-- Task objective --
Set down, exactly as written, only the lines starting with the one that holds "bpy.context.scene.collection.children.link(collection)" and ending with the one that holds "bpy.data.objects.remove(obj)".

-- Given information --
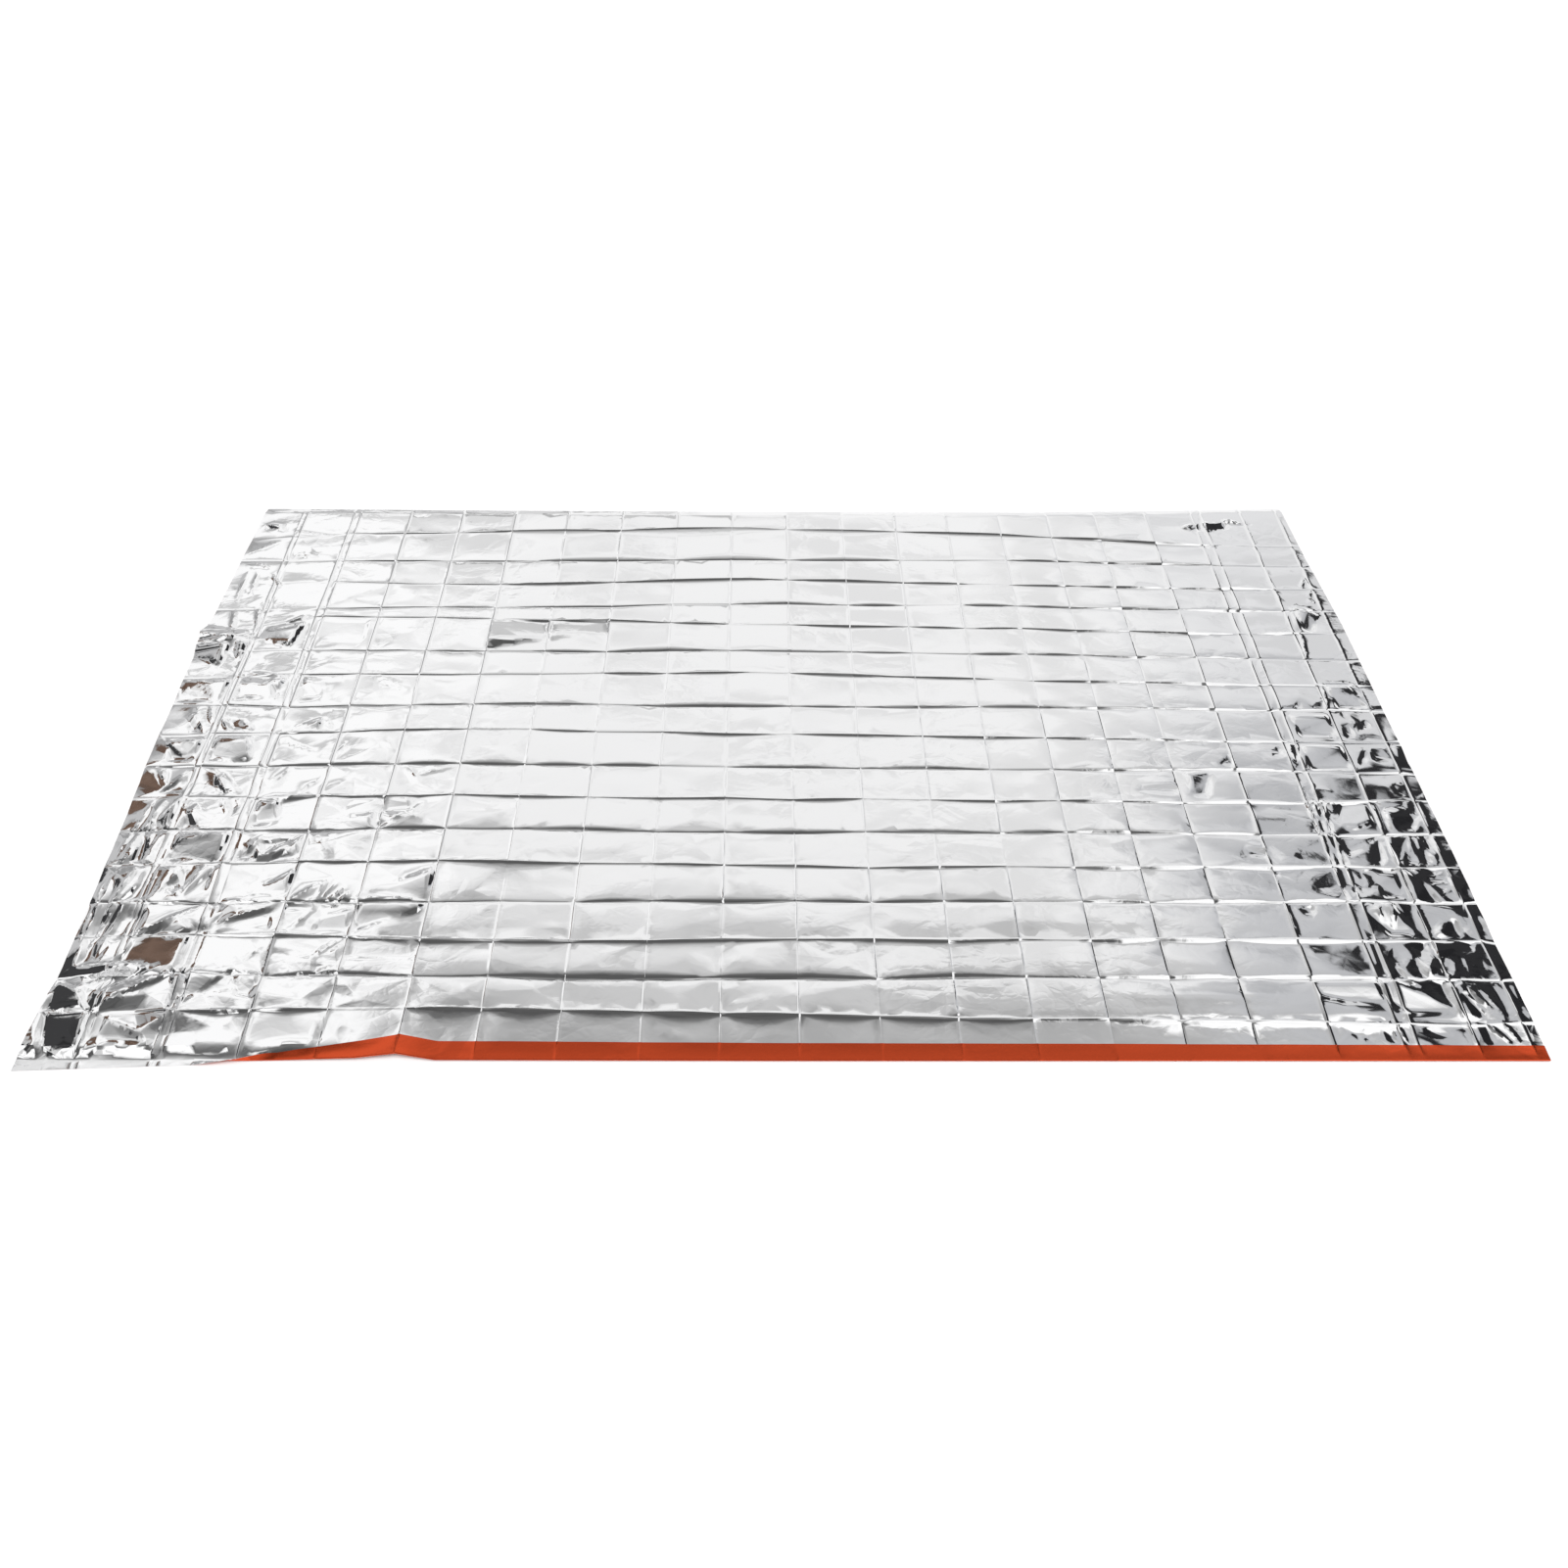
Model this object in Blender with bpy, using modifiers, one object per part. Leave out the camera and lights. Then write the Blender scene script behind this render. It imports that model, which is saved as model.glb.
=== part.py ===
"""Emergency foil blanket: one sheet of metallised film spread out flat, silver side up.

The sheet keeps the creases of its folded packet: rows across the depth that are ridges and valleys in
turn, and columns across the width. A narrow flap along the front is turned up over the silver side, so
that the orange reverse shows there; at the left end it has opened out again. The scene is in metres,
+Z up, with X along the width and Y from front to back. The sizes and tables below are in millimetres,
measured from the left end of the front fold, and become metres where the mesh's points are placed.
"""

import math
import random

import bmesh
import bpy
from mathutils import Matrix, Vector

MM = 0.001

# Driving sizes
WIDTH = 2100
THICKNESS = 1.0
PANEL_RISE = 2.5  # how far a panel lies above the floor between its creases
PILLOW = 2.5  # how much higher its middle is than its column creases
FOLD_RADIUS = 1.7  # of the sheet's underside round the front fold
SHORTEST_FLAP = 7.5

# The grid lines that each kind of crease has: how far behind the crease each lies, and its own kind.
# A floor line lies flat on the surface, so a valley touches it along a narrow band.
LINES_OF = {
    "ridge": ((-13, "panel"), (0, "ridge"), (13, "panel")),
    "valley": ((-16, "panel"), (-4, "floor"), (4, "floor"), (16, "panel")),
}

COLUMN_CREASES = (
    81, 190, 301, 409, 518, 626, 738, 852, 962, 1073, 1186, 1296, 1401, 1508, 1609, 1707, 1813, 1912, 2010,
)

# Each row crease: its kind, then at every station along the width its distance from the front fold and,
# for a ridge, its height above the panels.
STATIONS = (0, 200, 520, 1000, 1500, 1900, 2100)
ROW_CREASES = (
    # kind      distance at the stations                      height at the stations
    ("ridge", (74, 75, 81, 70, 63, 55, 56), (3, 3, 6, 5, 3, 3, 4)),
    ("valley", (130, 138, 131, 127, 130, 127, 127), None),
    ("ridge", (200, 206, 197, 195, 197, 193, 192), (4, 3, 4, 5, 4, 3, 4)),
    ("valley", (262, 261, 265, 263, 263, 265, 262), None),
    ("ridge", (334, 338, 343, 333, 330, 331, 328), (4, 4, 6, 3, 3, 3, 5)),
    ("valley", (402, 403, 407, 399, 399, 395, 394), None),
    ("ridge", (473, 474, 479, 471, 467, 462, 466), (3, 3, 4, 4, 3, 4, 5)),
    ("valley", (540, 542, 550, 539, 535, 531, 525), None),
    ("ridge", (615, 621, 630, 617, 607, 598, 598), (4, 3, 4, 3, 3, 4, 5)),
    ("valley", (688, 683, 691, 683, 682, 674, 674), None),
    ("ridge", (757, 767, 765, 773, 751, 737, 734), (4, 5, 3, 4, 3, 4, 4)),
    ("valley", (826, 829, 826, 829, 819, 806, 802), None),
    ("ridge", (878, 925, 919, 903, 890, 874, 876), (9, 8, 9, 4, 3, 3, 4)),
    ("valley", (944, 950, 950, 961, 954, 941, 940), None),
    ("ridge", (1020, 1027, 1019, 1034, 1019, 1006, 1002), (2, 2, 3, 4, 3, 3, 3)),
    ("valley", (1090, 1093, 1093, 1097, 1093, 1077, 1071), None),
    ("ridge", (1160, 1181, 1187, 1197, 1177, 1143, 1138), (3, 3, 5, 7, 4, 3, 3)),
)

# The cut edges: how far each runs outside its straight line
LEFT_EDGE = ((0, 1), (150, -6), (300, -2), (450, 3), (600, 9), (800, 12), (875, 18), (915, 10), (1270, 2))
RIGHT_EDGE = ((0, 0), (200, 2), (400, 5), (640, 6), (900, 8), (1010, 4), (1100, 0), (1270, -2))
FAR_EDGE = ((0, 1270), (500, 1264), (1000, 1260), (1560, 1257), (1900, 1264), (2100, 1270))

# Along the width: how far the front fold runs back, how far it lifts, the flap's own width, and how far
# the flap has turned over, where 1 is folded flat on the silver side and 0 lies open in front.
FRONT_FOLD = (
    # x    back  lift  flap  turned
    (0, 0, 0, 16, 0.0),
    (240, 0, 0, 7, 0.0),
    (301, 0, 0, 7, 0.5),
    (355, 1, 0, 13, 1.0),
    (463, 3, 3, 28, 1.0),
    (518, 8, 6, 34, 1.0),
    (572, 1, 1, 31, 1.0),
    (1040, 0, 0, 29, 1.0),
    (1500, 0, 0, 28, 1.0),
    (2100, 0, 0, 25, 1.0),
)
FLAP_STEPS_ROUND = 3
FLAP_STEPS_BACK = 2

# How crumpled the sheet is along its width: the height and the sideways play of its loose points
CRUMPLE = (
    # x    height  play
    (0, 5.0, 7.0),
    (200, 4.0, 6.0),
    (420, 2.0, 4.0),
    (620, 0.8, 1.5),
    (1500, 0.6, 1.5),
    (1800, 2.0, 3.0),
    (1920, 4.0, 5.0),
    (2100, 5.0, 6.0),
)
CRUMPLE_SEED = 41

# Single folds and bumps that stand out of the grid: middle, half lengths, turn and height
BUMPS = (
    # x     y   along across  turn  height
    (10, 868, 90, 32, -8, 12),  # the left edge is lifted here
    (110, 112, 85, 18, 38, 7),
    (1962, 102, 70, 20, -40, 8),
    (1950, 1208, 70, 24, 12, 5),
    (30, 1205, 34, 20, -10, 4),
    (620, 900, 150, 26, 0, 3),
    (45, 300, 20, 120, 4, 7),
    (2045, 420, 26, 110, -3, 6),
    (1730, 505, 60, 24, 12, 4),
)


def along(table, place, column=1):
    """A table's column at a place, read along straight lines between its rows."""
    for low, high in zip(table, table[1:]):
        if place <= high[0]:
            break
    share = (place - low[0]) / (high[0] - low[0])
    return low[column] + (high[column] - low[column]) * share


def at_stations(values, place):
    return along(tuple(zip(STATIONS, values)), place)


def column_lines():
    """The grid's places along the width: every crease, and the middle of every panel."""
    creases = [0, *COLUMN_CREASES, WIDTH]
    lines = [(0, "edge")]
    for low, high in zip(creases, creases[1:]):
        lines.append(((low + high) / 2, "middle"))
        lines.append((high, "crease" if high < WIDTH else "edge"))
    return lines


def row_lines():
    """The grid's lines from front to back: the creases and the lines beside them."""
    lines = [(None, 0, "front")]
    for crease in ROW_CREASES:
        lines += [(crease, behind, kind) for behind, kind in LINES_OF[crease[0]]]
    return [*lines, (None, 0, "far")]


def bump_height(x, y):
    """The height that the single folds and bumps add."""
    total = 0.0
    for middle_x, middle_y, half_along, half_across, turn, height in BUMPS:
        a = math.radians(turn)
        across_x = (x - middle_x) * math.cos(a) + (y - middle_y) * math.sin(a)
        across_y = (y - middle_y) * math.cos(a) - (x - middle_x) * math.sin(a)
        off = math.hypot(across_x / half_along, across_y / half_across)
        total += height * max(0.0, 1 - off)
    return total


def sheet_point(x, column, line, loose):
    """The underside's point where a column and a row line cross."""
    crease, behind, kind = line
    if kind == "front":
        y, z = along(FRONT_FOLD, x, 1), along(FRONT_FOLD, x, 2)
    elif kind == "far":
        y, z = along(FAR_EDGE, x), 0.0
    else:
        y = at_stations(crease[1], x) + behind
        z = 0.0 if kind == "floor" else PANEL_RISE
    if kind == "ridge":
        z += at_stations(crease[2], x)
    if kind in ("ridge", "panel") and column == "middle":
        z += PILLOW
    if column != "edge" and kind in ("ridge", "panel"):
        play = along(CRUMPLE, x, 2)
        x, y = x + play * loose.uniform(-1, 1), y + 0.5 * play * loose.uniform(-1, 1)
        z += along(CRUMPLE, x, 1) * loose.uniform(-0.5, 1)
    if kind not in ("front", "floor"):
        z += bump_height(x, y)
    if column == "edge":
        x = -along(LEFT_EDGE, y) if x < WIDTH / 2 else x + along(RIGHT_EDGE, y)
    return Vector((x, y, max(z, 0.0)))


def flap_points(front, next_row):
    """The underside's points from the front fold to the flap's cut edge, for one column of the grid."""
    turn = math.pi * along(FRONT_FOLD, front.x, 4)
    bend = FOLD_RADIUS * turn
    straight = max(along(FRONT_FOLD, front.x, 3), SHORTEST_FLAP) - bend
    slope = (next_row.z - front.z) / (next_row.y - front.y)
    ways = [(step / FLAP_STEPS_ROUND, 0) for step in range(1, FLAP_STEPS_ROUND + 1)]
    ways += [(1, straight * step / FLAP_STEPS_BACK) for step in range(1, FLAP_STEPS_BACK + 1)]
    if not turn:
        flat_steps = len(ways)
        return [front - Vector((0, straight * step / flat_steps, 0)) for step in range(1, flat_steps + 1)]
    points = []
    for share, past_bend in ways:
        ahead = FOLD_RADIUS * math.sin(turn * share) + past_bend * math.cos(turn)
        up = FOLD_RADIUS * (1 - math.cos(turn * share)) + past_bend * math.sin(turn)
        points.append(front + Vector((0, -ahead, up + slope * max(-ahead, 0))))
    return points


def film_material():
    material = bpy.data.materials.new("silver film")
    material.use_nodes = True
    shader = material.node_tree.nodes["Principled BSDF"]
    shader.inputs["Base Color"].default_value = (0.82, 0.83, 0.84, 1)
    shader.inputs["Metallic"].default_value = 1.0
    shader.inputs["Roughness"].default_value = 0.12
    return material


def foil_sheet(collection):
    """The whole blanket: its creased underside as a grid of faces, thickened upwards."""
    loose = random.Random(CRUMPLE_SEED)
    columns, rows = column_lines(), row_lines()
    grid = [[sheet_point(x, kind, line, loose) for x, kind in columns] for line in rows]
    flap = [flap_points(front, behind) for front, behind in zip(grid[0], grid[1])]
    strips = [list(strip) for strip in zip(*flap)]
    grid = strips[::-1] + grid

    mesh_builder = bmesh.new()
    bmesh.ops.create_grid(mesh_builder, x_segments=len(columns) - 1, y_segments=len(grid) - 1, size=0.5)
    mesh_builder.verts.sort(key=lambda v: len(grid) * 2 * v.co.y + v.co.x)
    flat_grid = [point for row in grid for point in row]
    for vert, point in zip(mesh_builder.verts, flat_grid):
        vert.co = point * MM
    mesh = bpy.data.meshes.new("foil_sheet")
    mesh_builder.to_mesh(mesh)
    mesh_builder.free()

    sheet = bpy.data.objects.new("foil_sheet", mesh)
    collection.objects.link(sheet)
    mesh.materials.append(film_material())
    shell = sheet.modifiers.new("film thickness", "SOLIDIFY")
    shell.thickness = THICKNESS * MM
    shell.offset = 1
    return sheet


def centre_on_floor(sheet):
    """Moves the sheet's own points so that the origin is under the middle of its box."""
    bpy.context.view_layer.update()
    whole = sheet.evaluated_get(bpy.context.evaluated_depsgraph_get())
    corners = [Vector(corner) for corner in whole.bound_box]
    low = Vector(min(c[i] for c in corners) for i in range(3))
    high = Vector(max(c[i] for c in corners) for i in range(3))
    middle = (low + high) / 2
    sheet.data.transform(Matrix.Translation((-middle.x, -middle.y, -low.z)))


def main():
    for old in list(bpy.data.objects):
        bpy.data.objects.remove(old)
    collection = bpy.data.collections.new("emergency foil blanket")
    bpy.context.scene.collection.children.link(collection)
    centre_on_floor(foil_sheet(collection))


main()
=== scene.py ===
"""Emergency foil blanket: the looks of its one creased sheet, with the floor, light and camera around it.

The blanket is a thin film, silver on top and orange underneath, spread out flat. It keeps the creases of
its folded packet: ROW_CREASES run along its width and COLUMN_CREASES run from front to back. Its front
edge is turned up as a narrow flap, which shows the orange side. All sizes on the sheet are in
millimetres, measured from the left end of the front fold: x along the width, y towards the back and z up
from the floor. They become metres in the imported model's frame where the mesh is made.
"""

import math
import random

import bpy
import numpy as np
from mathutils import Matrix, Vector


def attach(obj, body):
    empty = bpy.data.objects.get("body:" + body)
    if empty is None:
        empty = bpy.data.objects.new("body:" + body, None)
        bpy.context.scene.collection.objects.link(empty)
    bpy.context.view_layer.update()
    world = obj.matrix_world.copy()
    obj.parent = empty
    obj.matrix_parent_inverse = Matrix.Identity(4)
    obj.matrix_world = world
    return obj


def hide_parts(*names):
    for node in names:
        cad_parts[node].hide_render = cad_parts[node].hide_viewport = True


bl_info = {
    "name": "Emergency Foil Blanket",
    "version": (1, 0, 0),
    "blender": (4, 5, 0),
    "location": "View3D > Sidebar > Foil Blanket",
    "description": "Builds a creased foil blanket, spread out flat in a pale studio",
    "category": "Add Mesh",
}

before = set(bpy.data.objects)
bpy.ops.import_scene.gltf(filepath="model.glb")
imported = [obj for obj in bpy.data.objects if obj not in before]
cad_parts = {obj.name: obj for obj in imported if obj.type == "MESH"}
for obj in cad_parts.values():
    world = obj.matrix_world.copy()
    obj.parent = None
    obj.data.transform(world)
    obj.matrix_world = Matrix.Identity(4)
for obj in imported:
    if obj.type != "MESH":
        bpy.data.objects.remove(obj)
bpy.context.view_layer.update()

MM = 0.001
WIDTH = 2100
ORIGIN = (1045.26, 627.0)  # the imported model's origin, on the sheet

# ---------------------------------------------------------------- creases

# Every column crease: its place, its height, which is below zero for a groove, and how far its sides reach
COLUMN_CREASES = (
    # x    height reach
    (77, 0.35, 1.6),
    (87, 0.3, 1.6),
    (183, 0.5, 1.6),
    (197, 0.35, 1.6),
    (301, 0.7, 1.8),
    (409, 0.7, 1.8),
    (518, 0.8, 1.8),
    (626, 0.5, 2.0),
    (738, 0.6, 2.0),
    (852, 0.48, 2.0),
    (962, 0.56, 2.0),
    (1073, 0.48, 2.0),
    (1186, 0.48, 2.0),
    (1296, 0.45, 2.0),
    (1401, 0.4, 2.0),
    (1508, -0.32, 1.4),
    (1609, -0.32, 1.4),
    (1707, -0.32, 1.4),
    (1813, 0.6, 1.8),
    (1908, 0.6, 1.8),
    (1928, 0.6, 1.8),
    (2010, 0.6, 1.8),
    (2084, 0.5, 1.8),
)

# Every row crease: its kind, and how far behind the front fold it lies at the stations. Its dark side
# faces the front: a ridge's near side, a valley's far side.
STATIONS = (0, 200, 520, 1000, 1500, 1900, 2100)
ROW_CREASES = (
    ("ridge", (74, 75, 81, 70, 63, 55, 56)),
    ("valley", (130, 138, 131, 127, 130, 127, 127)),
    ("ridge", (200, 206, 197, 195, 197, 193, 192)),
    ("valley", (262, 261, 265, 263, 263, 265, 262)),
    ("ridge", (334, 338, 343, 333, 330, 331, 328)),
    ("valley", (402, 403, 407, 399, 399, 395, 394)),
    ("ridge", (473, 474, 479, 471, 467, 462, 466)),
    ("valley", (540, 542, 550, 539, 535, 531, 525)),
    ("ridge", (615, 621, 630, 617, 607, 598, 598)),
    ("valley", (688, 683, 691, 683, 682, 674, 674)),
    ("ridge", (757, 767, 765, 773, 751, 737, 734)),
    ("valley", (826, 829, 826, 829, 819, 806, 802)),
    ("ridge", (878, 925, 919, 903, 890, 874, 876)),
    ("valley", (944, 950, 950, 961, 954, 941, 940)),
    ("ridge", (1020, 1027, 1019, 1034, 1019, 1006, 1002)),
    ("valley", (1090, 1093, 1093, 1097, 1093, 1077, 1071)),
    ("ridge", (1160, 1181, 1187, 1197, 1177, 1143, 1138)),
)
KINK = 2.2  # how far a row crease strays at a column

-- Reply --
    bpy.context.scene.collection.children.link(collection)
    centre_on_floor(foil_sheet(collection))


main()
=== scene.py ===
"""Emergency foil blanket: the looks of its one creased sheet, with the floor, light and camera around it.

The blanket is a thin film, silver on top and orange underneath, spread out flat. It keeps the creases of
its folded packet: ROW_CREASES run along its width and COLUMN_CREASES run from front to back. Its front
edge is turned up as a narrow flap, which shows the orange side. All sizes on the sheet are in
millimetres, measured from the left end of the front fold: x along the width, y towards the back and z up
from the floor. They become metres in the imported model's frame where the mesh is made.
"""

import math
import random

import bpy
import numpy as np
from mathutils import Matrix, Vector


def attach(obj, body):
    empty = bpy.data.objects.get("body:" + body)
    if empty is None:
        empty = bpy.data.objects.new("body:" + body, None)
        bpy.context.scene.collection.objects.link(empty)
    bpy.context.view_layer.update()
    world = obj.matrix_world.copy()
    obj.parent = empty
    obj.matrix_parent_inverse = Matrix.Identity(4)
    obj.matrix_world = world
    return obj


def hide_parts(*names):
    for node in names:
        cad_parts[node].hide_render = cad_parts[node].hide_viewport = True


bl_info = {
    "name": "Emergency Foil Blanket",
    "version": (1, 0, 0),
    "blender": (4, 5, 0),
    "location": "View3D > Sidebar > Foil Blanket",
    "description": "Builds a creased foil blanket, spread out flat in a pale studio",
    "category": "Add Mesh",
}

before = set(bpy.data.objects)
bpy.ops.import_scene.gltf(filepath="model.glb")
imported = [obj for obj in bpy.data.objects if obj not in before]
cad_parts = {obj.name: obj for obj in imported if obj.type == "MESH"}
for obj in cad_parts.values():
    world = obj.matrix_world.copy()
    obj.parent = None
    obj.data.transform(world)
    obj.matrix_world = Matrix.Identity(4)
for obj in imported:
    if obj.type != "MESH":
        bpy.data.objects.remove(obj)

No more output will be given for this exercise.